De même, bien que cette formalité ne soit pas obligatoire, il est vivement recommandé de convoquer le salarié par écrit préalablement aux entretiens portant sur la rupture conventionnelle.
Rappelons, à cet égard, que la convocation écrite, quand elle existe, doit rappeler au salarié qu’il peut se faire assister par un salarié de l’entreprise ou, lorsque celle-ci ne dispose pas de représentants du personnel, par un conseiller du salarié.
La convocation doit également mentionner que le salarié peut recueillir toutes informations utiles auprès du service public de l’emploi (Pôle Emploi).
Enfin, en plus de la matérialisation de la rupture conventionnelle sur le formulaire Cerfa, il est opportun d’établir une convention de rupture distincte, pour mettre en exergue la réalité du consentement du salarié.

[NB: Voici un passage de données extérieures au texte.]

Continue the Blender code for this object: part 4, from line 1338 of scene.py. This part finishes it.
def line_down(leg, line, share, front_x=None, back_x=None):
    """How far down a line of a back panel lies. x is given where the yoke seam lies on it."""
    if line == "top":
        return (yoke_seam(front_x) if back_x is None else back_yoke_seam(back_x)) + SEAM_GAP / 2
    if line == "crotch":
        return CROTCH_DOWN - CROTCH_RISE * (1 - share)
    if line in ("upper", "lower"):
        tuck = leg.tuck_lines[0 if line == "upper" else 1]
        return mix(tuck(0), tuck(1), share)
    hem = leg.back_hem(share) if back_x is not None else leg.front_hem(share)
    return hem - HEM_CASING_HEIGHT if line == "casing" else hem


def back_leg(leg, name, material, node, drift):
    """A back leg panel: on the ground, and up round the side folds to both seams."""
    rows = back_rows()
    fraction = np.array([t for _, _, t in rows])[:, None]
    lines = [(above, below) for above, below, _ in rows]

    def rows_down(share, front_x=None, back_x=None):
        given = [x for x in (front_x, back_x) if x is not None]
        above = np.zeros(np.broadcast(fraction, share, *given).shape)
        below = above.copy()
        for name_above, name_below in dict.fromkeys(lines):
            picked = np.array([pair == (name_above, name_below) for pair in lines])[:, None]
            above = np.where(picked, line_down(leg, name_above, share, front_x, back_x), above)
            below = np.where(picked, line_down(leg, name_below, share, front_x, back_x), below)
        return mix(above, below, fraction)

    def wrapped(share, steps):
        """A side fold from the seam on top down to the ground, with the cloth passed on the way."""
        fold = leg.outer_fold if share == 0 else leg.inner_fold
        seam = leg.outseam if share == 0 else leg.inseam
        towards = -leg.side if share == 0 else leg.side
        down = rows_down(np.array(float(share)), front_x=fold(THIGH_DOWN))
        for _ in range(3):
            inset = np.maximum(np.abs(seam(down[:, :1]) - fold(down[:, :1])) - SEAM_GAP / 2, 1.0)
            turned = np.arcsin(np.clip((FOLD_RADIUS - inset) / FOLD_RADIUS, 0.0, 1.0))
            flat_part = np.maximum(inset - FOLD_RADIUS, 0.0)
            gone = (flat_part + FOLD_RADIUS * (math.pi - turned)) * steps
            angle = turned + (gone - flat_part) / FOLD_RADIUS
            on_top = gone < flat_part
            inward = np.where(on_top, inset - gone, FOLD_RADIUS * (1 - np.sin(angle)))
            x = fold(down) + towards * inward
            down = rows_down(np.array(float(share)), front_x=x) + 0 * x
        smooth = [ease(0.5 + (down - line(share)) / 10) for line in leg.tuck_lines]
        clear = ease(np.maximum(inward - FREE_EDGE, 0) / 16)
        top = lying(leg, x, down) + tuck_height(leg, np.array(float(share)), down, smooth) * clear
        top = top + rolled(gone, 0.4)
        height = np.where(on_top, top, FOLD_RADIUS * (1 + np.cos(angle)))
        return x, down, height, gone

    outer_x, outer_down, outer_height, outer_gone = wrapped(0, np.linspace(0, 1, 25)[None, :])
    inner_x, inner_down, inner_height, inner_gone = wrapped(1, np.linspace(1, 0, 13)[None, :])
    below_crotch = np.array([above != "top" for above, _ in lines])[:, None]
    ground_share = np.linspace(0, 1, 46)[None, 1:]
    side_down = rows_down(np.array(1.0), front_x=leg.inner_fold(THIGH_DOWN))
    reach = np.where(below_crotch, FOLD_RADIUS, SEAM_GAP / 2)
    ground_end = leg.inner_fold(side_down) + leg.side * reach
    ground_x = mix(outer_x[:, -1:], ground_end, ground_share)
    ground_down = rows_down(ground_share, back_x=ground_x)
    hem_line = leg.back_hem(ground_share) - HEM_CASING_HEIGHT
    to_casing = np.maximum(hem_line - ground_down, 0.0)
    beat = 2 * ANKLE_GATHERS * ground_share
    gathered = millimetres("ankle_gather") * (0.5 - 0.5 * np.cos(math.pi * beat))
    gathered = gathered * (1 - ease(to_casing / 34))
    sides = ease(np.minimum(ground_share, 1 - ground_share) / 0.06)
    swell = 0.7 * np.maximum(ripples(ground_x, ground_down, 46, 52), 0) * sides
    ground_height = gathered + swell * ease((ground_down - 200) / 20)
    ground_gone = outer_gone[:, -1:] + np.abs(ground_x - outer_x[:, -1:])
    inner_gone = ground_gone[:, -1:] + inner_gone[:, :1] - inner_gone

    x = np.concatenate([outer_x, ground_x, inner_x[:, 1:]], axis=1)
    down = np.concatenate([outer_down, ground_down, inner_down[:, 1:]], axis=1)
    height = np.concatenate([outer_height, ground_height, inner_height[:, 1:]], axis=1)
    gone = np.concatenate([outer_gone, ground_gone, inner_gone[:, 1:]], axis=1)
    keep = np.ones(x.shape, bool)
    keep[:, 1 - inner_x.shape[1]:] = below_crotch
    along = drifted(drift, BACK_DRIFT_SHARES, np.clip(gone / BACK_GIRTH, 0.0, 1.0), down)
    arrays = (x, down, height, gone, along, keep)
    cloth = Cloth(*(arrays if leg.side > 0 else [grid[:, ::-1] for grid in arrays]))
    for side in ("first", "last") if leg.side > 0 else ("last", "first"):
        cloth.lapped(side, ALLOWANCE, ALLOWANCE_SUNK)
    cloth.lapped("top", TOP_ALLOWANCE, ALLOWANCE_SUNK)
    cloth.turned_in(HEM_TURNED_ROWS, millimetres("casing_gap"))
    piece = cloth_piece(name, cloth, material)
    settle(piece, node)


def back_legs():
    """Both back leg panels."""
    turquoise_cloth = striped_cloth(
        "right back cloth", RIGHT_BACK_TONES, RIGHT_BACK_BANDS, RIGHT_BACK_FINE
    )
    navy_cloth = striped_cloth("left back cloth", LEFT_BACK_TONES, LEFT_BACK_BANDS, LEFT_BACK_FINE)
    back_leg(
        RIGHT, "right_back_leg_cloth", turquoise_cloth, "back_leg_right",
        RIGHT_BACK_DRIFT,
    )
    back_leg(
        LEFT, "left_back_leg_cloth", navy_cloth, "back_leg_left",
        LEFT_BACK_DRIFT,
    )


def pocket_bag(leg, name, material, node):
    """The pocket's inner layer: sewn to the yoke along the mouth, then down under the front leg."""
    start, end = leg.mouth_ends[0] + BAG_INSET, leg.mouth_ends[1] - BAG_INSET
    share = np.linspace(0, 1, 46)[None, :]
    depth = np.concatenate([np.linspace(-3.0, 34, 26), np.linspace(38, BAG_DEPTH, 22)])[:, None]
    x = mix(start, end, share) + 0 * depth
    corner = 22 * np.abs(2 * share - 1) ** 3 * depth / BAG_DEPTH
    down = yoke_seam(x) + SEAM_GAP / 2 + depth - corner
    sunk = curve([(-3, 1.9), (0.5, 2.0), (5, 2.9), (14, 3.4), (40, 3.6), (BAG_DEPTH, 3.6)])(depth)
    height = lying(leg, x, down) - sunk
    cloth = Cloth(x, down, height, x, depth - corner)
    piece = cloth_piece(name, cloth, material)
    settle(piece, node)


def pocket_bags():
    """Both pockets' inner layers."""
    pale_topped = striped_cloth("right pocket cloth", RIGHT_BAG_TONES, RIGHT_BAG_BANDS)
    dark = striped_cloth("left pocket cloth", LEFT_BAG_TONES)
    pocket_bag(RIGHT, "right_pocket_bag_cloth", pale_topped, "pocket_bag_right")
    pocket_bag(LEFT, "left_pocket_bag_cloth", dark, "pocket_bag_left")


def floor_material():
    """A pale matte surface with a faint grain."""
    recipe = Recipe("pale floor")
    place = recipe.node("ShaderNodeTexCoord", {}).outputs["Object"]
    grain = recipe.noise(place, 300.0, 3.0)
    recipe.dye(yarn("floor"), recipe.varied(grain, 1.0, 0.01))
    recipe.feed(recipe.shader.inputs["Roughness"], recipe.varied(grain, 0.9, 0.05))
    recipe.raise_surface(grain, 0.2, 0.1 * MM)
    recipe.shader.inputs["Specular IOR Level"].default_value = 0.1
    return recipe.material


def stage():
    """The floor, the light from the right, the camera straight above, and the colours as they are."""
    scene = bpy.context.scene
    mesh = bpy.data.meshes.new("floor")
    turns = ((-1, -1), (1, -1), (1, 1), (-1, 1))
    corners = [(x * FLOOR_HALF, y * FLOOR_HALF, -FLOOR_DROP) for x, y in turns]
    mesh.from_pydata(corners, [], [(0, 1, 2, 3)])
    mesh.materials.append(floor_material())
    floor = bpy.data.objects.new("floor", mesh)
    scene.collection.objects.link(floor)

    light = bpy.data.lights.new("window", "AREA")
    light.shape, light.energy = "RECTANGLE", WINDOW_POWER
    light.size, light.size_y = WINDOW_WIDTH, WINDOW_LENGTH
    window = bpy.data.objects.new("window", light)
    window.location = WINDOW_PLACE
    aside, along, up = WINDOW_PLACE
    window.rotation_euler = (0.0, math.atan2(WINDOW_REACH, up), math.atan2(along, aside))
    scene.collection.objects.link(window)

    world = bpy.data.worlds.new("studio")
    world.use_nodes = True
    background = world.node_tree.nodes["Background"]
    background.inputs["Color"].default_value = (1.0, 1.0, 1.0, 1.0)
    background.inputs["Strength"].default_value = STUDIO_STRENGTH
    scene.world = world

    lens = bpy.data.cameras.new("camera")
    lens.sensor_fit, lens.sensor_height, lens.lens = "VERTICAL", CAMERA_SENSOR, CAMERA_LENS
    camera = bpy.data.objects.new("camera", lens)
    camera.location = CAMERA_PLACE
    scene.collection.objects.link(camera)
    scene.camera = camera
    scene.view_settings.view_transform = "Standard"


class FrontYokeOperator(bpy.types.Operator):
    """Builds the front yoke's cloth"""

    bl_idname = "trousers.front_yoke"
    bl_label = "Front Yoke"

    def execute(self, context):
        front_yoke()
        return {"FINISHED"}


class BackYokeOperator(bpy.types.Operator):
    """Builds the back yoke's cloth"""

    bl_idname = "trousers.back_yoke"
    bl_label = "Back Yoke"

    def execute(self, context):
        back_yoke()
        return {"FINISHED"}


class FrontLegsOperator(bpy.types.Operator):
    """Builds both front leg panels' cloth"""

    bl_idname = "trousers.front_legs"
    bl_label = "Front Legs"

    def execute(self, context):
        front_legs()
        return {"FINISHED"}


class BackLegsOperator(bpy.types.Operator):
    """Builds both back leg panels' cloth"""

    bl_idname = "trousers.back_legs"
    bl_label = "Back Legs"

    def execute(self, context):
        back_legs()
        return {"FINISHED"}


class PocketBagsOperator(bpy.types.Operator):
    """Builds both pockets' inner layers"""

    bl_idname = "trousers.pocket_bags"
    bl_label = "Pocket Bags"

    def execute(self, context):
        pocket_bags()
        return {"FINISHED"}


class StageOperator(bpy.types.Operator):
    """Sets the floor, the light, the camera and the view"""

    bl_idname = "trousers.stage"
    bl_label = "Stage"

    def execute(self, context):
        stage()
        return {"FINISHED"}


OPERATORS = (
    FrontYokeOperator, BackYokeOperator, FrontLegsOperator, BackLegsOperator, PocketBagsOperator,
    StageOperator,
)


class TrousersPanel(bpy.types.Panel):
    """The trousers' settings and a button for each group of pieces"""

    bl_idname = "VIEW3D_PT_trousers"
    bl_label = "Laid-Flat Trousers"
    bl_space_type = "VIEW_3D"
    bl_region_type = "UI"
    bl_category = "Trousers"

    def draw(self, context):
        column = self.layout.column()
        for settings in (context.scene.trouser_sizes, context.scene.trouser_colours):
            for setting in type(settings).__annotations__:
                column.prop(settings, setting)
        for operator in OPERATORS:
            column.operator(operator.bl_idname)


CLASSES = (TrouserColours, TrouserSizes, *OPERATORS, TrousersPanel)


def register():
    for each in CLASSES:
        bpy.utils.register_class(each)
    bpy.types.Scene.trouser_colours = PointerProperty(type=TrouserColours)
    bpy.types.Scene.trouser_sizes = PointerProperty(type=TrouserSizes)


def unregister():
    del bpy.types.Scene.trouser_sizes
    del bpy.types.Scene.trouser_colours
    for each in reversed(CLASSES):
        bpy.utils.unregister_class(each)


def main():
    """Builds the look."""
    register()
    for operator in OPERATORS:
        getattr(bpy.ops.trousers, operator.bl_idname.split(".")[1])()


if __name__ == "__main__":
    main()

Si le salarié a été assisté par un avocat lors de la négociation de la rupture conventionnelle, les parties ont intérêt à ce que la convention de rupture le mentionne, pour les mêmes raisons liées au consentement du salarié.
Attention : la convention de rupture ne peut pas mentionner que le salarié renonce à tout litige, car la rupture conventionnelle n’est pas une transaction. En présence d’une telle mention, la DIRECCTE peut refuser son homologation (et l’inspecteur du travail peut refuser son autorisation). Cela étant, rien ne s’oppose à ce que la convention de rupture énumère les éléments du solde de tout compte et stipule que le salarié « s’estime rempli de ses droits. » Une telle mention est un élément de sécurisation important.
Enfin, il reste possible de conclure une transaction après la rupture du contrat de travail au moyen d’une rupture conventionnelle.
Si cette solution peut sembler a priori étonnante, puisque la rupture conventionnelle suppose justement que les parties se sont entendues sur toutes les conditions de la rupture du contrat, elle n’est pas dépourvue de tout sens puisque les parties sont libres de régler leur différend par la voie transactionnelle.